Idempotency: A crucial concept. An operation is idempotent if making the same request multiple times produces the same result as making it once.
- GET, PUT, DELETE MUST be idempotent. Deleting user 123 ten times is the same as deleting it once.
- POST is NOT idempotent. Sending the same “create order” request twice will result in two orders.

Module 2: HTTP Methods (Verbs)

These are the verbs of your API. Using the correct verb for the correct action is a sign of a professional.

Method	Action	Idempotent?	Spring Annotation
GET	Retrieve a representation of a resource.	Yes	`@GetMapping`
POST	Create a new subordinate resource.	No	`@PostMapping`
PUT	Replace an existing resource with a new representation.	Yes	`@PutMapping`
PATCH	Apply a partial update to a resource.	No	`@PatchMapping`
DELETE	Delete a resource.	Yes	`@DeleteMapping`

Interview Gold: The PUT vs. PATCH Showdown This is a classic question to test your depth of knowledge.

PUT (Complete Replacement): When you use PUT, the request payload should represent the entire resource. If a field is omitted from the PUT request, the server should interpret this as an instruction to set that field to null or its default value.
- Example: To update a user’s email, a PUT request to /users/123 would need to include the user’s name, age, and all other fields, otherwise they would be wiped out.
PATCH (Partial Update): When you use PATCH, the request payload should contain only the fields that need to be changed.

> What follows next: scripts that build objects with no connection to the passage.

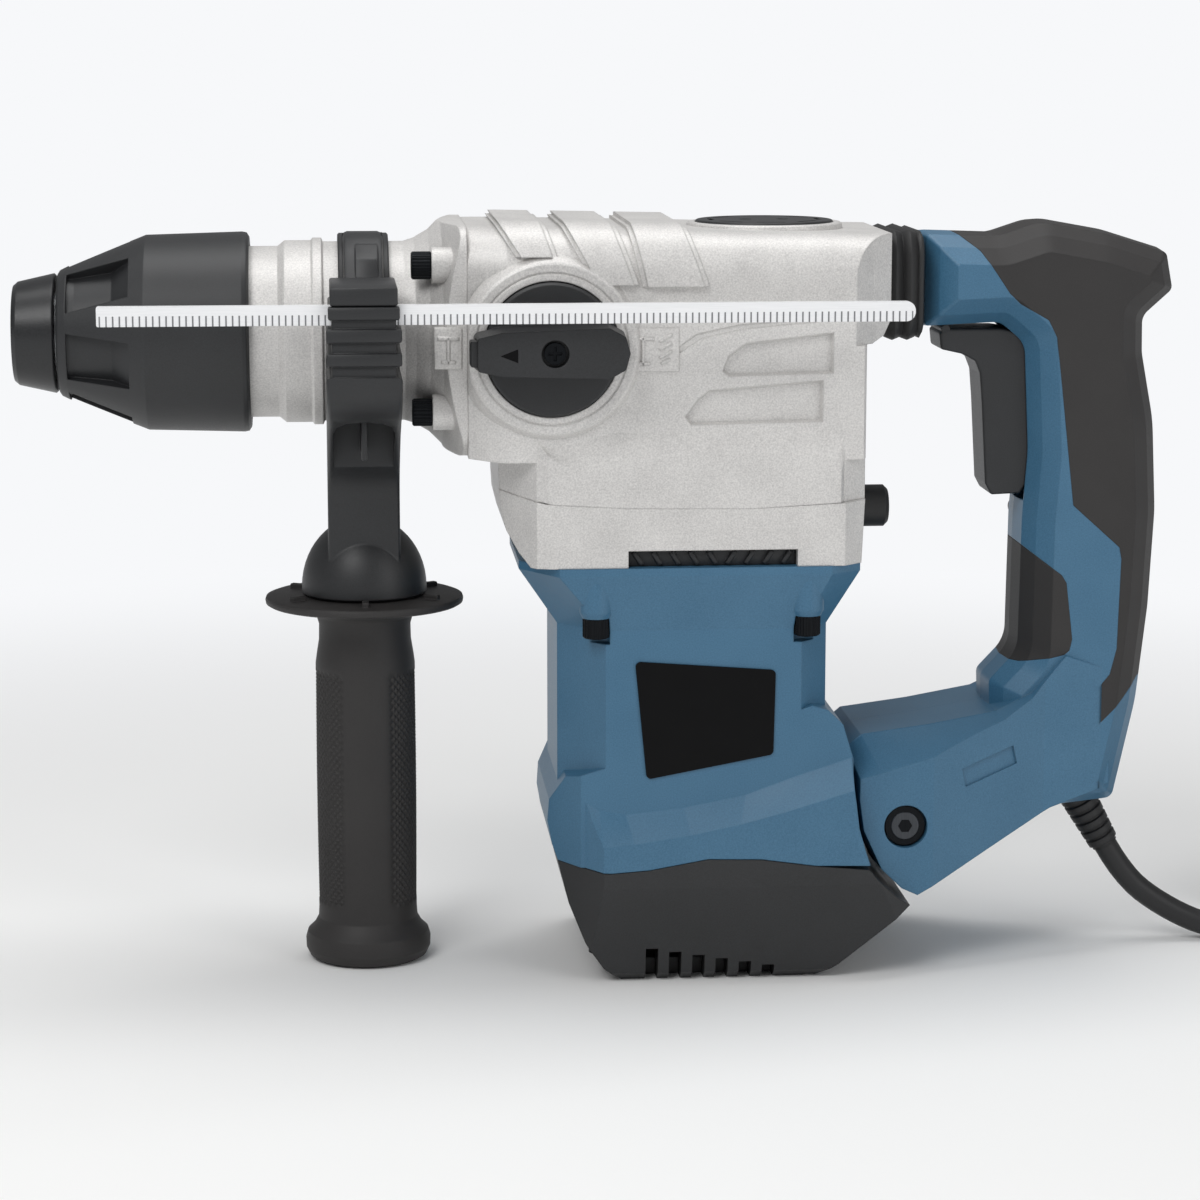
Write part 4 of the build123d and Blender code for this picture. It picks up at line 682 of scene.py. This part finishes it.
bracketSettings = {
    "middle": 107.0,
    "bandRadius": 30.35,
    "bandOuter": 31.6,
    "bandFrom": 99.6,
    "bandTo": 115.8,
    "lug": [(0, 30.6), (0, 32.2), (-14.0, 32.4), (-20.5, 30.6), (-27.5, 24.6), (-33.0, 17.0), (-30.0, 12.0),
            (-26.0, 15.6), (-18.0, 24.4), (-9.0, 29.4)],
    "holder": [
        # half width, front, bottom, top
        (10.3, -71.6, 13.9, 19.6), (10.9, -72.4, 9.7, 13.7), (9.8, -71.0, 6.6, 10.2),
        (11.5, -72.4, 2.8, 7.0), (9.8, -71.0, -0.8, 3.2), (11.5, -72.4, -4.4, -0.4),
        (9.8, -71.0, -8.4, -4.0),
    ],
    "yoke": [
        (-72.0, -7.8), (-71.6, -12.0), (-69.0, -16.4), (-60.0, -21.6), (-48.0, -25.4), (-36.0, -31.0),
        (-26.0, -38.0), (-18.6, -44.4), (-15.6, -48.6), (-14.6, -53.0), (-14.6, -76.0), (14.6, -76.0),
        (14.6, -53.0), (15.6, -48.6), (19.6, -41.0), (30.0, -27.0), (34.4, -16.0), (34.4, 3.0), (-31.0, 3.0),
        (-31.0, -7.8),
    ],
    "yokeHalfWidth": 11.6,
    "hood": [
        (-9.5, -42.6), (-9.7, -28.6), (-8.6, -26.0), (-5.6, -24.2), (0, -23.4), (5.6, -24.2),
        (8.6, -26.0), (9.7, -28.6), (9.5, -42.6),
    ],
    "hoodBack": -22.0,
    "domeRadius": 20.4,
    "domeHeight": 23.0,
    "domeBase": -83.6,
    "domeFoot": -85.8,
    "domeRounding": (0.8, 0.6),
    "domeSteps": 14,
    "edgeRounding": 1.3,
    "holderBack": -30.9,
    "holderRounding": 0.7,
    "hoodDepth": 58.0,
    "hoodRib": ((0.9, -46.0, -36.6), (-21.0, -22.0), 0.6),  # half width, front, foot; back, top; rounding
    "lugWidths": (5.8, 6.9),  # to the front and to the rear of the middle
    "lugRounding": 1.5,
    "panel": [(-21.6, 29.6), (-28.105, 25.1412), (-31.4, 19.4), (-26.0, 18.0)],
    "panelWidths": (2.0, 5.2),
    "panelRounding": 0.4,
    "bandChamfer": 0.5,
    "bandSteps": 96,
}


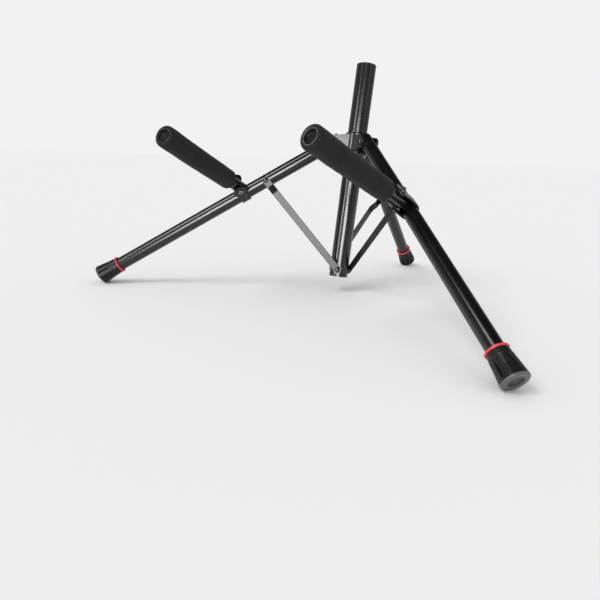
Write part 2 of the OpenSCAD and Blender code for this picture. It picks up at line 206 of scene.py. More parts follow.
class NodeSheet:
    """A node tree with short calls that place and join nodes."""

    def __init__(self, tree: bpy.types.NodeTree) -> None:
        """Keeps the tree.

        Args:
            tree: The tree to fill.
        """
        self.tree = tree

    def node(self, kind: str, **values: object) -> bpy.types.Node:
        """Adds a node and sets its properties.

        Args:
            kind: Blender's type name of the node.
            **values: Properties of the node.

        Returns:
            The new node.
        """
        made = self.tree.nodes.new(kind)
        for key, value in values.items():
            setattr(made, key, value)
        return made

    def join(self, out: Socket, into: Socket) -> None:
        """Links an output to an input."""
        self.tree.links.new(out, into)

    def feed(self, value: Feed, into: Socket) -> None:
        """Gives an input a link or a plain value.

        Args:
            value: Socket, number or colour.
            into: The input.
        """
        if isinstance(value, Socket):
            self.join(value, into)
        else:
            into.default_value = value

    def math(self, operation: str, *inputs: Feed, clamp: bool = False) -> Socket:
        """Adds a Math node.

        Args:
            operation: The node's operation.
            *inputs: Sockets or plain numbers.
            clamp: Whether the result is held between 0 and 1.

        Returns:
            The node's output.
        """
        made = self.node("ShaderNodeMath", operation=operation, use_clamp=clamp)
        for slot, value in zip(made.inputs, inputs):
            self.feed(value, slot)
        return made.outputs[0]

    def noise(self, vector: Socket, scale: Feed, detail: float = 4.0, rough: float = 0.55) -> Socket:
        """Adds a Noise Texture.

        Args:
            vector: Coordinates.
            scale: Socket or number for the scale.
            detail: Octaves.
            rough: Roughness of the octaves.

        Returns:
            The noise, from 0 to 1.
        """
        made = self.node("ShaderNodeTexNoise")
        self.join(vector, made.inputs["Vector"])
        made.inputs["Detail"].default_value = detail
        made.inputs["Roughness"].default_value = rough
        self.feed(scale, made.inputs["Scale"])
        return made.outputs["Fac"]

    def remap(
        self, value: Socket, low: float, high: float, to_low: float = 0.0, to_high: float = 1.0
    ) -> Socket:
        """Adds a smooth Map Range.

        Args:
            value: What to map.
            low: Value that becomes to_low.
            high: Value that becomes to_high.
            to_low: Result at low.
            to_high: Result at high.

        Returns:
            The mapped value.
        """
        made = self.node("ShaderNodeMapRange", interpolation_type="SMOOTHSTEP")
        self.join(value, made.inputs[0])
        for slot, number in zip(made.inputs[1:5], (low, high, to_low, to_high)):
            slot.default_value = number
        return made.outputs[0]

    def blend(self, factor: Feed, first: Feed, second: Feed) -> Socket:
        """Adds a Mix of numbers.

        Args:
            factor: Socket or number.
            first: Result at factor 0.
            second: Result at factor 1.

        Returns:
            The mixed number.
        """
        made = self.node("ShaderNodeMix", data_type="FLOAT")
        for slot, value in ((made.inputs[0], factor), (made.inputs[2], first), (made.inputs[3], second)):
            self.feed(value, slot)
        return made.outputs[0]

    def mix_colour(self, factor: Feed, first: Feed, second: Feed) -> Socket:
        """Adds a colour Mix.

        Args:
            factor: Socket or number.
            first: Socket or colour at factor 0.
            second: Socket or colour at factor 1.

        Returns:
            The mixed colour.
        """
        made = self.node("ShaderNodeMix", data_type="RGBA")
        for slot, value in ((made.inputs[0], factor), (made.inputs[6], first), (made.inputs[7], second)):
            self.feed(value, slot)
        return made.outputs[2]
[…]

All other fields on the server should remain untouched.
- Example: To update a user’s email, a PATCH request to /users/123 would send a simple JSON body: {"email": "new.email@example.com"}.

Module 3: HTTP Status Codes (Your API’s Vocabulary)

Status codes are not just numbers; they are a critical part of the API contract. Using them correctly is essential.

2xx (Success):

200 OK: The standard success response for GET, PUT, PATCH, or DELETE.
201 Created: The required response for a successful POST. The response should also include a Location header pointing to the URI of the newly created resource.
204 No Content: A successful response that has no body. The classic use case is for a DELETE request.

4xx (Client Errors): The client made a mistake.

400 Bad Request: A generic client-side error. Often used when the request payload is malformed or missing required parameters.
404 Not Found: The requested resource (e.g., /users/999) does not exist.
409 Conflict: The request could not be completed due to a conflict with the current state of the resource. A common example is trying to create a user with an email that already exists.

Interview Gold: The 401 vs. 403 Dilemma This is the single most common status code question.

401 Unauthorized: “I don’t know who you are.” This means the request lacks valid authentication credentials. The client has not proven their identity (e.g., missing or invalid JWT). The correct action for the client is to authenticate (log in) and try again.
403 Forbidden: “I know who you are, but you are not allowed to do this.” This means authentication was successful, but the authenticated user does not have the necessary permissions (authorization) to access the requested resource. The correct action for the client is… nothing. Trying again won’t help. They need their permissions to be elevated by an administrator.

5xx (Server Errors): The server made a mistake.

500 Internal Server Error: A generic, unexpected error on the server side (e.g., an unhandled NullPointerException). The client should not see the stack trace, only a standardized error message.

Modules 4, 5, 6, 7: A Unified View on API Design

These modules all contribute to a clean, predictable, and professional API contract.

Resource Naming: Use plural nouns for collections (e.g., /products, /orders). Verbs have no place in URIs.
Versioning: URI versioning (/api/v1/users) is the most common and practical approach. It’s explicit and easy to manage with routing rules and separate controllers in Spring Boot.
Headers:
- Request: Content-Type: application/json tells the server you are sending JSON. Accept: application/json tells the server you want JSON back. Authorization: Bearer <token> carries the user’s identity.
- Response: Location: /api/v1/users/124 is returned with a 201 Created to show where the new resource lives.
Error Handling: Use a standardized error DTO and a @ControllerAdvice in Spring Boot to ensure that every error, regardless of where it occurs, results in a consistent JSON error response.

Modules 8, 9, 10: Advanced & Operational Concerns

Authentication vs. Authorization:
- Authentication (AuthN): The process of verifying a user’s identity. Who are you? (e.g., logging in with a username/password to get a JWT).
- Authorization (AuthZ): The process of verifying what an authenticated user is allowed to do. What can you do? (e.g., checking if a user has the ‘ADMIN’ role before allowing them to delete another user).
Caching & Performance:
- Pagination is non-negotiable for any API endpoint that returns a collection. Never return all 1 million products at once. Use request parameters like /products?page=2&size=50.
- Rate Limiting is a server-side mechanism to prevent abuse by limiting the number of requests a client can make in a given time period.
HATEOAS:
- Concept: Hypermedia as the Engine of Application State. In simple terms, the API response tells the client what they can do next by providing links.
- Why it’s advanced: It allows for a truly “discoverable” API. A client doesn’t need to have all the URI patterns hardcoded; it can follow the links provided by the server. This leads to very loosely coupled systems but can add complexity to both the server and client. For most internal microservices, it is considered overkill, but for public-facing APIs, it can be very powerful.